Speed: Through-beam sensors are capable of high-speed object detection, making them ideal for fast-moving conveyor systems and automated production lines.

Versatility: These sensors can detect a wide variety of objects, regardless of size, shape, or material, making them versatile for a range of applications.

Prevention of False Triggers: By nature of their design, beam sensors are less likely to give false readings due to dust, fog, or ambient light.

Non-Contact Sensing: As with all photoelectric sensors, through-beam sensors operate on a non-contact basis, ensuring no wear and tear on the sensor or the object being detected. This leads to a longer lifespan for the sensor and no damage to the objects.

through beam optical sensor

Disadvantages of Through Beam Sensors

Despite their advantages, through-beam sensors also have certain limitations:

Installation Complexity: Through-beam sensors require the alignment of a separate emitter and receiver, which can be more difficult to install and align properly compared to other types of photoelectric sensors.

Physical Space: Since they comprise two separate components, through-beam sensors require more physical space for installation.

Susceptibility to Obstructions: The beam path between the emitter and receiver can be easily obstructed by dirt, dust, or other environmental conditions, potentially causing false readings.

Cost: Through-beam sensors can be more expensive than other types of photo sensors due to their high precision and sensing range capabilities.

Maintenance: These sensors may require more maintenance to keep the optical path clean and clear of obstructions.

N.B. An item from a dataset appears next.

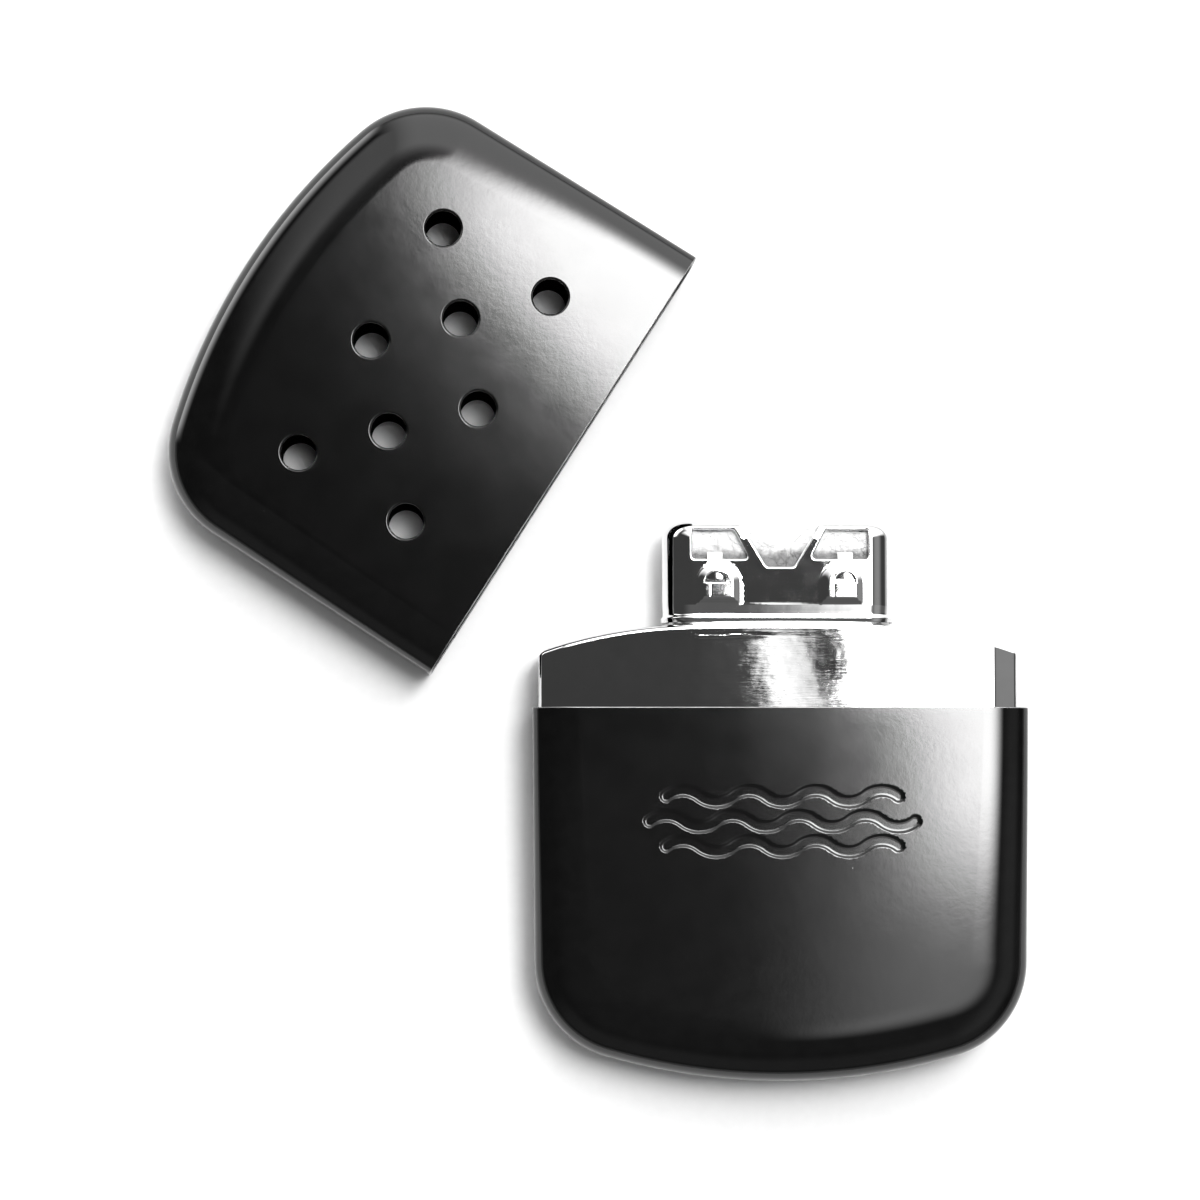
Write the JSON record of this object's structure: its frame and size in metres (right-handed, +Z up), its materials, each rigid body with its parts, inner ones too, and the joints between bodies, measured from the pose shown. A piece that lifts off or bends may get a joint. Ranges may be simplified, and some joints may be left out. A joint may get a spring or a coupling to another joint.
{
  "type": "catalytic hand warmer",
  "caption": "Pocket catalytic hand warmer lying flat and open: black drawn-steel fuel case with bright neck and clip-on burner, its vented lid taken off beside it.",
  "frame": {"origin": "centre of the flat back face of the fuel case, on the surface the object lies on, midway between its rim and the end of its crown and between its sides", "axes": "+X to the right, +Y from the case towards its burner, +Z up from the surface, through the thickness"},
  "size_m": [0.1145, 0.1299, 0.013],
  "materials": {
    "black_paint": "satin black enamel on drawn steel",
    "neck_chrome": "satin chrome with fine brush lines",
    "burner_chrome": "bright chrome",
    "collar_steel": "bright plated steel",
    "solder": "dull solder",
    "tray_steel": "plain rolled steel",
    "felt": "dense felt",
    "cotton": "loose wadding",
    "glass_wool": "platinum-treated glass wool"
  },
  "bodies": {
    "tank": {"outer_case": "black_paint", "tank_top": "neck_chrome", "tank_seam": "solder", "filler_collar": "collar_steel", "wick_felt": "felt", "wadding_left": "cotton", "wadding_centre": "cotton", "wadding_right": "cotton", "wadding_neck": "cotton"},
    "burner": {"burner_housing": "burner_chrome", "catalyst_tray": "tray_steel", "catalyst_mat": "glass_wool"},
    "lid": {"lid_shell": "black_paint"}
  },
  "joints": [
    {"name": "burner_pull", "type": "slide", "parent": "tank", "child": "burner", "axis": [0, 1, 0], "range_m": [0, 0.01]},
    {"name": "lid_slide", "type": "slide", "parent": "tank", "child": "lid", "axis": [-0.8429, 0.538, 0], "range_m": [-0.007, 0.03]}
  ]
}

photoelectric sensor advantages and disadvantages

Conclusion: 

Through beam photoelectric sensors are vital in various industrial applications due to their precision and versatility. Despite their benefits, challenges like installation complexity and susceptibility to environmental conditions must be considered. Understanding their working, types, applications, and pros & cons allows for informed decisions in their usage. Used correctly, they can greatly enhance the efficiency of automated systems.